Probability is the likelihood of an event happening measured by the ratio of favorable cases to the whole number of possible cases. Your favorable outcome is how many ADA you own and total possible outcomes are how many ADA will be staked.
If you watch the video that was just posted today, Charles talked about how transaction fees, unless you are running on a massive scale, won’t cover the costs in general.
Thus the block rewards (or ‘inflation’) are really the only reliable way to sustain/grow the network and ecosystem.
In addition, when I looked at the currently posted transaction fee’s via the Cardano site it worked out to be about 12c per transaction. However, Charles has been adamant that Cardano should have the lowest fees as that would encourage growth.
I just transferred two substantial sums via BitCoin Cash to buy more Ada. And was shocked to see that both transactions I was charged… .01c! That beats anything I have used before (LTC, ETH, BTC) and it was faster than all of them - 30 seconds for the initial transaction notification and a few minutes to finalize/confirm.
I’ll post about this in random but honestly as a Cardano enthusiast, that level of fee/performance has some serious threat for Ada.
But back to the main point - I don’t think transaction fees will reliably sustain the necessary infrastructure to be competitive and per the video, neither does Charles.
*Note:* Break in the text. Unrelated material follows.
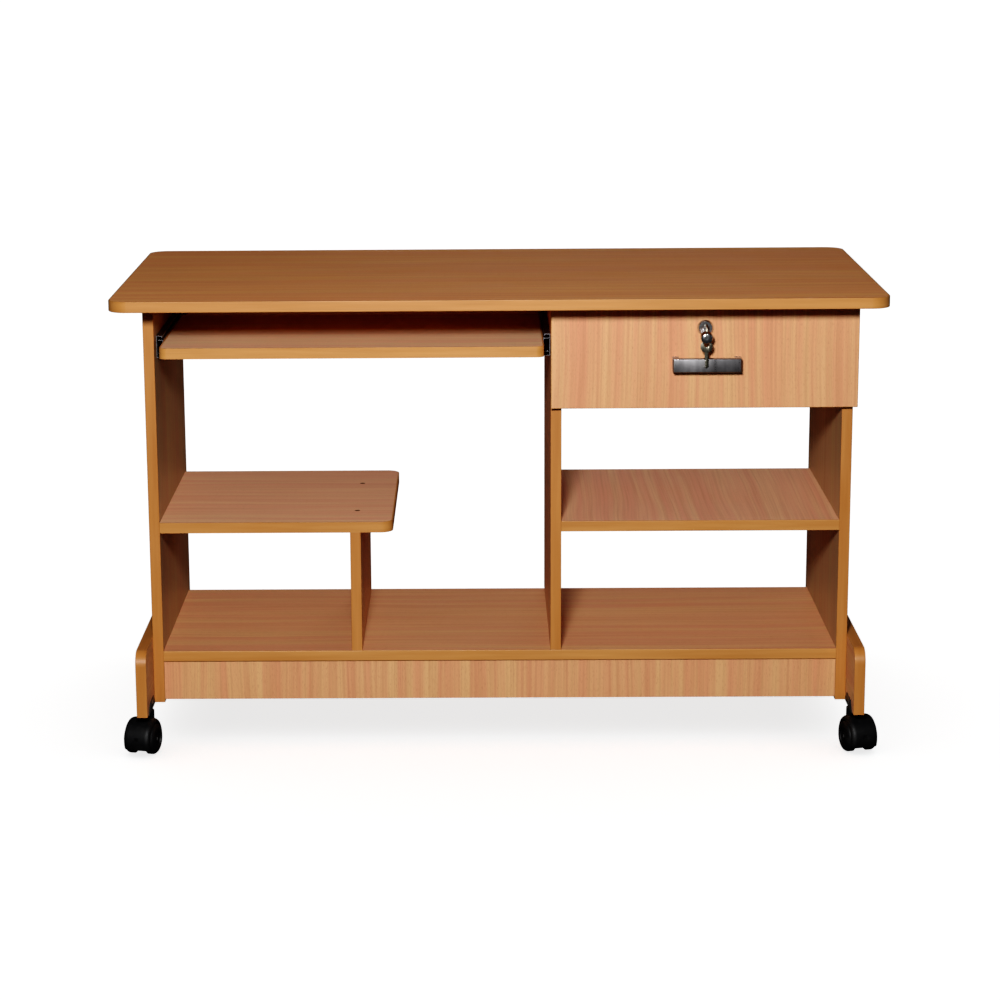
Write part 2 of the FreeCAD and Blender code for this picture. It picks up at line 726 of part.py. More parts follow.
lock_at = ("front_middle", "front_face", "lock_z")
bore = "plug_radius + run_clearance"
lock_body = part(turned("lock_body", [
    (bore, "-barrel_length"), ("barrel_radius", "-barrel_length"), ("barrel_radius", "0"),
    ("bezel_radius", "0"), ("bezel_radius", "bezel_rim"), ("bezel_radius - bezel_rim", "bezel_proud"),
    (bore, "bezel_proud")], lock_at, TOWARDS_FRONT))
lock_space = cylinder("lock_space", "barrel_radius", "barrel_length", lock_at, ALONG_Y)
nut_at = ("front_middle", "carcass_front + drawer_board", "lock_z")
nut_blank = doc.addObject("Part::Prism", "lock_nut_blank")
nut_blank.Polygon = 6
nut_blank.setExpression("Circumradius", formula("nut_radius"))
nut_blank.setExpression("Height", formula("nut_thickness"))
put(nut_blank, nut_at, ALONG_Y)
part(cut("lock_nut", nut_blank, [lock_space]))

plug_front = "front_face - bezel_proud + plug_recess"
plug_core = cylinder("plug_core", "plug_radius", "barrel_length + bezel_proud - plug_recess",
                     ("front_middle", plug_front, "lock_z"), ALONG_Y)
plug_stub = cylinder("plug_stub_pin", "stub_radius", "plug_stub",
                     ("front_middle", "front_face + barrel_length", "lock_z"), ALONG_Y)
slot_half = "(key_sheet / 2 + key_slot_clearance)"
key_tip = "key_bow_y + key_bow_radius + key_blade_length"
key_slot = box("key_slot", (f"front_middle - {slot_half}", f"{plug_front} - overshoot",
                            "lock_z - key_blade_width / 2 - key_slot_clearance"),
               (f"front_middle + {slot_half}", f"{key_tip} + key_slot_clearance",
                "lock_z + key_blade_width / 2 + key_slot_clearance"))
part(cut("lock_plug", joined("plug_solid", [plug_core, plug_stub]), [key_slot]))

cam_at = ("front_middle", "cam_front", "lock_z")
cam_end_x = "front_middle + cam_reach - cam_width / 2"
cam_plate = box("cam_plate", ("front_middle", "cam_front", "lock_z - cam_width / 2"),
                (cam_end_x, "cam_front + cam_sheet", "lock_z + cam_width / 2"))
cam_root = cylinder("cam_root", "cam_width / 2", "cam_sheet", cam_at, ALONG_Y)
cam_end = cylinder("cam_end", "cam_width / 2", "cam_sheet", (cam_end_x, "cam_front", "lock_z"), ALONG_Y)
part(cut("lock_cam", joined("cam_solid", [cam_plate, cam_root, cam_end]), [plug_stub]))

# ---------------------------------------------------------------- keys and their ring


def flat_key(label, at, turn):
    """Flat key: a round bow with an offset hole and a cut blade that points down."""
    half, end = "key_blade_width / 2", "-(key_bow_radius + key_blade_length)"
    shape = [(f"-{half}", "-key_neck"), (half, "-key_neck"), (half, f"{end} + {half}"), ("0", end)]
    for step, depth in KEY_CUTS:
        shape.append((f"-{half}", f"{end} + key_cut_pitch * {step - 1}"))
        shape.append((f"-{half} + {depth}", f"{end} + key_cut_pitch * {step}"))
    shape.append((f"-{half}", f"{end} + key_cut_pitch * {KEY_CUTS[-1][0] + 1}"))
    blade = padded(label + "_blade", "XZ_Plane", shape, "key_sheet", ("0", "key_sheet / 2", "0"))
    bow = cylinder(label + "_bow", "key_bow_radius", "key_sheet", ("0", "-key_sheet / 2", "0"), ALONG_Y)
    hole = cylinder(label + "_hole", "key_hole_radius", "key_sheet + 2 * overshoot",
                    ("0", "-key_sheet / 2 - overshoot", "key_hole_rise"), ALONG_Y)
    return put(cut(label, joined(label + "_solid", [blade, bow]), [hole]), at, turn)


INTO_LOCK = Rotation(Vector(0, 1, 0), Vector(-1, 0, 0), Vector(0, -1, 0), "ZXY")
part(flat_key("key", ("front_middle", "key_bow_y", "lock_z"), INTO_LOCK))
part(flat_key("spare_key", ("front_middle", "ring_y", "spare_bow_z"), UPRIGHT))
ring = part(doc.addObject("Part::Torus", "key_ring"))
ring.setExpression("Radius1", formula("ring_radius"))
ring.setExpression("Radius2", formula("ring_wire"))
put(ring, ("front_middle", "ring_y", "ring_top_z - ring_radius"), Rotation(Vector(0, 0, 1), Vector(-1, 1, 0)))

# ---------------------------------------------------------------- drawer


def handle_bar():
    """Block bar on two feet, its front face bevelled."""
    half = "handle_length / 2"
    corners = [(f"-{half}", "-handle_gap - handle_bar"), (half, "-handle_gap - handle_bar"), (half, "0"),
               (f"{half} - handle_foot", "0"), (f"{half} - handle_foot", "-handle_gap"),
               (f"-{half} + handle_foot", "-handle_gap"), (f"-{half} + handle_foot", "0"), (f"-{half}", "0")]
    body = padded("handle_blank", "XY_Plane", corners, "handle_height",
                  ("handle_middle", "front_face", "handle_z - handle_height / 2"))
    return dressed(body, "Chamfer", "handle_bevel", ("-y",))


handle_reach = "(handle_length - handle_foot) / 2"
handle_spots = [(f"handle_middle {sign} {handle_reach}", "carcass_front + drawer_board", "handle_z")
                for sign in "-+"]
handle_shanks = [cylinder(f"handle_shank_{index}", "handle_screw_radius",
                          "board + drawer_board + handle_gap / 2", spot, TOWARDS_FRONT)
                 for index, spot in enumerate(handle_spots)]
handle_heads = [cylinder(f"handle_head_{index}", "handle_screw_head", "handle_screw_radius", spot, ALONG_Y)
                for index, spot in enumerate(handle_spots)]
handle_screws = part(group("handle_screws", [joined(f"handle_screw_{index}", list(pair))
                                             for index, pair in enumerate(zip(handle_shanks, handle_heads))]))
part(cut("handle", handle_bar(), [handle_screws]))

front_drills = [lock_space] + handle_shanks
front_low = ("front_left", "front_face", "front_bottom")
front_high = ("front_right", "carcass_front", "front_top")
front_core = block("drawer_front_blank",
                   ("front_left + front_band", "front_face", "front_bottom + front_band"),
                   ("front_right - front_band", "carcass_front", "front_top - front_band"))
front_shell = dressed(block("drawer_front_shell", front_low, front_high), "Fillet", "front_round",
                      FRONT_CORNERS + shelf_edges)
part(cut("drawer_front_band", front_shell, [front_core]))
part(cut("drawer_front", front_core, front_drills))
inner_left, inner_right = "box_left + drawer_board", "box_right - drawer_board"
inner_front = block("inner_front_blank", (inner_left, "carcass_front", "box_bottom"),
                    (inner_right, "carcass_front + drawer_board", "box_top"))
part(cut("drawer_inner_front", inner_front, front_drills))
part(block("drawer_back", (inner_left, "box_back - drawer_board", "box_bottom"),
           (inner_right, "box_back", "box_top")))
part(block("drawer_bottom", ("box_left", "carcass_front", "box_bottom - drawer_bottom_sheet"),
           ("box_right", "box_back", "box_bottom")))
side_blank = block("drawer_side_blank", ("box_left", "carcass_front", "box_bottom"),
                   (inner_left, "box_back", "box_top"))
drawer_side = cut("drawer_side_left", side_blank, [drawer_screws])
part(group("drawer_sides", [drawer_side, mirrored("drawer_side_right", drawer_side, "right_bay_middle")]))


# ---------------------------------------------------------------- casters

# Middle of a caster's axle, from the floor under its stem and before the rest turn.
AXLE = ("0", "-caster_trail", "wheel_radius")


def clamp(label, x, y):
    """Low steel clamp over the caster's stem, whose two cheeks hold the foot board."""
    half, top_half = "clamp_length / 2", "(clamp_length / 2 - clamp_height)"
    outside = "board + 2 * clamp_sheet"
    corners = [(f"-{half}", "0"), (half, "0"), (top_half, "clamp_height"), (f"-{top_half}", "clamp_height")]
    solid = padded(label + "_solid", "YZ_Plane", corners, outside,
                   (f"{x} - ({outside}) / 2", y, "clamp_under"))
    room = box(label + "_room", (f"{x} - board / 2", f"{y} - clamp_length", "foot_lift"),
               (f"{x} + board / 2", f"{y} + clamp_length", "foot_lift + 2 * clamp_height"))
    return cut(label, solid, [room, wood_screws])


def dome(rim, hub, start, end):
    """Rounded outline from a rim's radius and height to a hub's, as (radius, height) corners."""
    return [(f"{hub} + ({rim} - {hub}) * cos({turn})", f"{start} + ({end} - {start}) * sin({turn})")
            for turn in DOME_TURNS]


def swivelled(piece, x, y):
    """Place something built about a caster's stem, with the caster's rest turn outwards."""
    outward = Vector(0, 0, 1 if number(x) > 0 else -1)
    put(piece, (x, y, "0"), Rotation(outward, number("caster_turn")))
    piece.setExpression("Placement.Rotation.Angle", formula("caster_turn"))
    return piece


def wheel(label, turn):
    """Domed caster wheel with a recessed hub, bored to turn on the axle."""
    hole = "axle_radius + run_clearance"
    corners = [(hole, "wheel_inner"), ("wheel_radius - band_round", "wheel_inner"),
               ("wheel_radius", "wheel_inner + band_round")]
    corners += dome("wheel_radius", "hub_radius", "wheel_shoulder", "wheel_outer")
    corners += [("hub_radius - band_round", "wheel_outer - hub_recess"), (hole, "wheel_outer - hub_recess")]
    return turned(label, corners, AXLE, turn)


def hood(label):
    """Hood over a pair of wheels: a round-shouldered barrel with a middle disc and a collar."""
    shoulder = dome("hood_radius", "hood_end_radius", "hood_flat", "hood_half")
    far_shoulder = [(u, negated(v)) for u, v in reversed(shoulder)]
    barrel = turned(label + "_barrel", [("0", "-hood_half"), *far_shoulder, *shoulder, ("0", "hood_half")],
                    AXLE, ALONG_X)
    width, reach = "2 * wheel_outer", "2 * (wheel_radius + caster_trail)"
    below = box(label + "_below", (negated(width), negated(reach), "-hood_radius"),
                (width, reach, "hood_open"))
    disc = cylinder(label + "_disc", "disc_radius", "2 * disc_half", ("-disc_half", *AXLE[1:]), ALONG_X)
    collar = cylinder(label + "_collar", "collar_radius", "collar_top - wheel_radius",
                      ("0", "0", "wheel_radius"))
    solid = joined(label + "_solid", [cut(label + "_shell", barrel, [below]), disc, collar])
    rooms = [cylinder(f"{label}_room_{index}", "wheel_radius + wheel_gap", "wheel_outer - disc_half",
                      (start, *AXLE[1:]), ALONG_X)
             for index, start in enumerate(("disc_half", "-wheel_outer"))]
    stem_hole = cylinder(label + "_stem_hole", "stem_radius + run_clearance", "stem_depth + collar_top",
                         ("0", "0", "collar_top - stem_depth"))
    axle_hole = cylinder(label + "_axle_hole", "axle_radius", width, ("-wheel_outer", *AXLE[1:]), ALONG_X)
    slot_front, slot_low = "-caster_trail - hood_radius", "wheel_radius + slot_depth"
    slot = box(label + "_slot", ("-slot_width / 2", f"{slot_front} - slot_depth", slot_low),
               ("slot_width / 2", f"{slot_front} + slot_depth", f"{slot_low} + slot_height"))
    return cut(label, solid, rooms + [stem_hole, axle_hole, slot])


clamps, stems = [], []
for name, x, y in caster_sites():
    clamps.append(clamp(f"{name}_clamp", x, y))
    stems.append(cylinder(f"{name}_stem", "stem_radius", "clamp_under - collar_top + stem_depth",
                          (x, y, "collar_top - stem_depth")))
    part(swivelled(hood(f"{name}_caster_hood"), x, y))
    part(swivelled(group(f"{name}_caster_wheels", [
        wheel(f"{name}_wheel_{index}", turn)
        for index, turn in enumerate((ALONG_X, AGAINST_X))]), x, y))
    axle = cylinder(f"{name}_axle_bar", "axle_radius", "2 * (wheel_outer - hub_recess)",
                    ("hub_recess - wheel_outer", *AXLE[1:]), ALONG_X)
    part(swivelled(group(f"{name}_caster_axle", [axle]), x, y))
part(group("caster_clamps", clamps))
part(group("caster_stems", stems))

# ---------------------------------------------------------------- checks and files

doc.recompute()
failed = [item.Label for item in doc.Objects if {"Invalid", "Error"} & set(item.State)]
if failed:
    raise RuntimeError(f"objects that failed: {failed}")
if len(parts) > MOST_FILES:
    raise RuntimeError(f"{len(parts)} sub-parts")
for piece in parts:
    if piece.Shape.isNull() or not piece.Shape.isValid() or not piece.Shape.Solids:
        raise RuntimeError(f"{piece.Label} has no good solid")
os.makedirs("parts", exist_ok=True)
for piece in parts:
    piece.Shape.exportStep(f"parts/{piece.Label}.step")
print(f"{len(parts)} sub-parts written")
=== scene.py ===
"""Finished look of a computer desk with a keyboard tray, a lockable drawer and four casters.

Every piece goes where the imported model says, in metres and in the desk's own frame: +X is
to the right as seen from the front, -Y is the front and +Z is up.
"""

import json
import logging
import math
from dataclasses import dataclass
from enum import Enum
from typing import Any, Callable, Mapping, Optional, Sequence

import bmesh
import bpy
from bpy.types import Collection, Material, Node, NodeSocket, NodeTree, Object
from mathutils import Matrix, Vector


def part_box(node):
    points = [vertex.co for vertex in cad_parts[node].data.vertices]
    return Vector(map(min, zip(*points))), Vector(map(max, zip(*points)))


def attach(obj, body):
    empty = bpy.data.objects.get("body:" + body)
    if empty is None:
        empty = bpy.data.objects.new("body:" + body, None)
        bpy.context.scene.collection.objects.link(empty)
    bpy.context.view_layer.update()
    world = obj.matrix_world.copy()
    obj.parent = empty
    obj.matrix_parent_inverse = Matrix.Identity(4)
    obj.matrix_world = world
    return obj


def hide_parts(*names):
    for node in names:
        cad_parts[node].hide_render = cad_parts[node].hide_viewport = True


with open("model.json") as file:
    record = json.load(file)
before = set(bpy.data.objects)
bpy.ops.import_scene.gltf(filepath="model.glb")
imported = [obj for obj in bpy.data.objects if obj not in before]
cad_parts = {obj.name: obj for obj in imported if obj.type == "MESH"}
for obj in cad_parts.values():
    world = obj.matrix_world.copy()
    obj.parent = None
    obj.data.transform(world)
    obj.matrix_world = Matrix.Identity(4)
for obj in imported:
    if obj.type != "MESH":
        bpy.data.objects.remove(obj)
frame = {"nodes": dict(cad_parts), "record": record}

MM = 0.001
SMOOTH_BELOW = math.radians(38)
MERGE = 1e-6
ROUNDING_STEPS = 3
PANEL_SCREW_HEAD = 3 * MM
WOOD_SCREW_HEAD = 2 * MM
MIX_FACTOR, MIX_FIRST, MIX_SECOND, MIX_COLOUR = 0, 6, 7, 2
COMBINED_CURVE = 3
Colour = tuple[float, float, float]
Place = tuple[float, float, float]
Outline = list[tuple[float, float]]
log = logging.getLogger("desk")


# ---------------------------------------------------------------- shader wiring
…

Even if they are designed to be, competition from .01c providers like Bitcoin Cash will knock that down over time if they are able to continue with that level of fee.
I’ll post about it in Random to not distract this discussion, but it does pose a threat to anyone planning to fund the network from transaction fees imo.
Hope you are doing well!
Which is why fees are collected in a virtual pool, Cardano enables slot leaders to be paid out not only for work performed but perhaps factoring in the cost of operation, scale node incentives up and down to fulfill reliability and optimal performance goals while maintaining node diversification.